I often ponder on the things in our life that are most important. The three I always come up with are family & friends, health & happiness.
Our family is very close anyway, though we don't always keep in touch with extended family members as we should. Everyone is so tied up in their own lives, caught up in the daily struggle that is life. My close friends live right here in my town and can always be relied upon.
I find Facebook is a great way to keep up with family and friends that don't live nearby.
Our health is good, with only the occasional back problems, but nothing serious and nothing that some exercise would probably help. We eat well, though I do need to cut back on the sugar and alcohol!
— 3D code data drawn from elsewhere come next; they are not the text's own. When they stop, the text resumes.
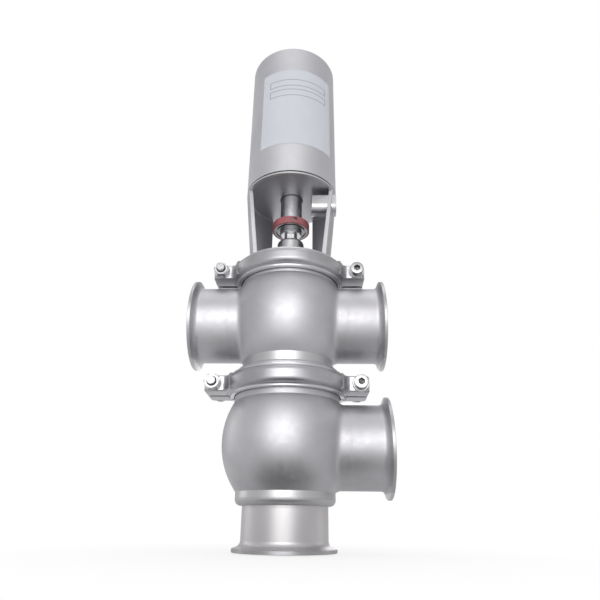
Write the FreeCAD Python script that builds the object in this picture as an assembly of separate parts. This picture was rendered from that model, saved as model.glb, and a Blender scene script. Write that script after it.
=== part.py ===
# Pneumatic divert seat valve for 3 inch sanitary tube, with two chambers, two plugs and a spring-return actuator.
# Millimetres. Z is the stem axis, the origin lies on it in the face of the bottom port, and -Y is the front.
import FreeCAD
import Part
import math
import os

V = FreeCAD.Vector
NEAR = 0.001

# Tube and clamp ferrule, 3 inch
TUBE_R = 38.1
TUBE_WALL = 1.65
FERRULE_FLANGE_STEP = 7.4
FERRULE_RIM = 2.85
FERRULE_FILLET = 5.0
FERRULE_EDGE = 0.4
GASKET_GROOVE_STEP = 3.75
GASKET_GROOVE_DEPTH = 1.5
FLANGE_TAPER = 20.0

# Ball chambers, whose radii stand out from the tube's by a step each
BALL_STEP = 21.5
BALL_BARREL = 11.4
HUB_STEP = 12.1
BODY_WALL = 3.0
COLLAR_SET_BACK = 3.6
PORT_REACH = 34.8
PORT_BLEND = 7.5
LOWER_PORT_DROP = 3.5
UPPER_PORT_DROP = 3.0
BAND_UNDER_TUBE = 5.4
BOTTOM_FERRULE_H = 36.5
BOTTOM_BAND_H = 6.0
BOTTOM_BAND_CORNER = 5.0
MIDDLE_BAND_H = 9.0
LOWER_TOP_OVER_TUBE = 9.9
MIDDLE_NECK_H = 12.5
UPPER_TOP_OVER_TUBE = 7.9
HUB_FILLET = 1.2
BAND_FILLET = 1.0

# Clamped flanges between and above the chambers
FLANGE_STEP = 5.3
FLANGE_RIM = 3.0
GASKET_T = 1.5
SEAT_RIM = 3.0
BONNET_RIM = 3.0
SPIGOT_GAP = 0.2
SEAT_SPIGOT_H = 5.5

# Seats and plugs
STROKE = 24.0
SEAT_CONE_H = 4.45
SEAT_GAP = 0.42
PLUG_OVERLAP = 3.55
PLUG_NOSE = 1.0
PLUG_RIM_H = 4.0
PLUG_H = 12.0
PLUG_HUB_STEP = 7.0
PLUG_SEAL_W = 3.0
PLUG_SEAL_DEPTH = 2.4
SPACER_WALL = 4.0

# Two-bolt clamps
CLAMP_THICKNESS = 4.5
CLAMP_HALF_H = 10.5
CLAMP_LIP_SET_BACK = 5.2
CLAMP_LIP_H = 2.3
CLAMP_LIP_EDGE = 0.6
CLAMP_BAND_HALF_H = 6.4
CLAMP_BAND_EDGE = 5.0
CLAMP_VALLEY = 1.9
CLAMP_HUB_GAP = 0.8
CLAMP_SPLIT = 4.4
CLAMP_GAP = 0.1
GROOVE_CLEARANCE = 0.8
LUG_INSIDE_BAND = 2.2
LUG_FACE_Y = 21.0
LUG_H = 15.0
LUG_CORNER = 4.0
LUG_EDGE = 1.5
LUG_BLEND = 5.0
LUG_PAST_BOLT = 8.3
BOLT_PAST_BAND = 9.0

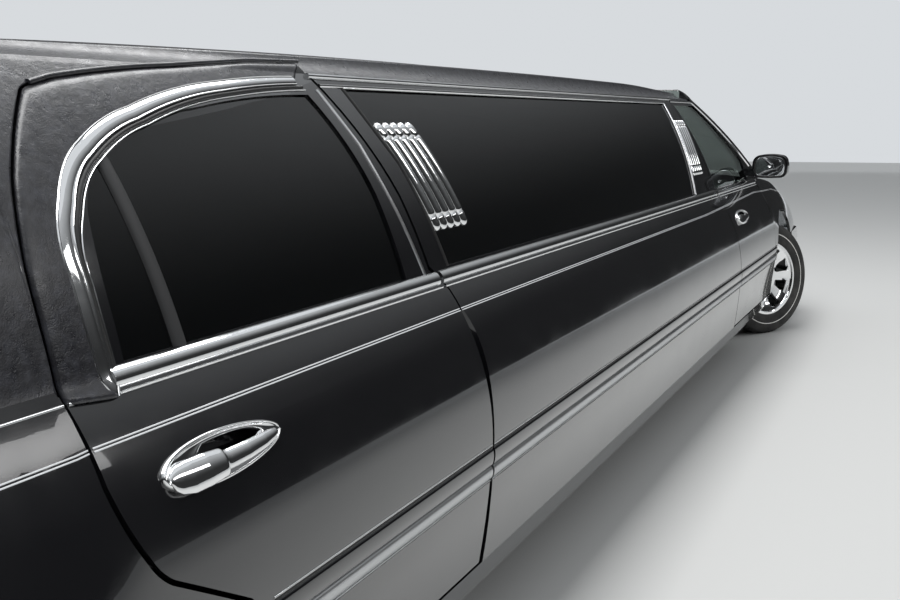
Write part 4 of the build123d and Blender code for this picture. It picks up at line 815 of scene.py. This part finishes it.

So how do we define happiness? I'm generally a happy person, I always look on the bright side and enjoy simple comforts such as a warm bed with a contented husband beside me and plenty to eat and drink. I love to look out on to beautiful paddocks of flowering canola and enjoy hearing native birds in my garden.
But, more than anything, I really enjoy being able to make my own products, be they food products or skin care products. I get a lot of pleasure in producing something for a quarter of the price I would normally have to pay. Even greater joy knowing that it's far superior to anything I can buy.
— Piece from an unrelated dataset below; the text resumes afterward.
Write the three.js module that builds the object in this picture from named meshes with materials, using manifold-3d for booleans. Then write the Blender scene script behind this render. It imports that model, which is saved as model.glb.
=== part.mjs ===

Now if only I could grow a decent garden. I'm not a gardener's bootlace, and don't really enjoy being out in the dirt plucking at weeds and pulling up metres of couch runners that invade and seem to go down in the earth as far as China. But, I am encouraged in seeing what my dear late niece has achieved out at our farm house.
She has made very simple gardens with succulents and drought tolerant plants with the odd annual here and there. Bits of rusty farm equipment, old tin cans and bent up metal buckets are used to enhance and decorate the area. She carted dozens of rocks in a wheelbarrow from the paddocks and has used them as both features and as borders for her gardens. A fantastic fire pit has also been created out of rocks.
There's no lawn, just gravel that has been pressed in and raked to remove loose rubble. Most plants were gifted cuttings. Water from the bathroom and kitchen is collected in a bucket which is dug into the ground where the outlet pipe ends. This is used to water the garden as there's only rainwater available and that is too precious to waste.
Such creativity and enterprise has made me re-consider my garden. It's a hodge podge of bushes, a few trees and two underused vegie patches. Lots of lawn, (which I must start to mow myself instead of waiting for Steve to do it) which I will reduce. A bit of green lawn is lovely to look at in summer, but we have way too much to keep watered, mown and weeded.
So, I will be making some changes in the next few months and hopefully producing some home grown vegetables and overhauling my garden space to make it more practical to maintain and more in tune with our climate and environment. Watch this space!!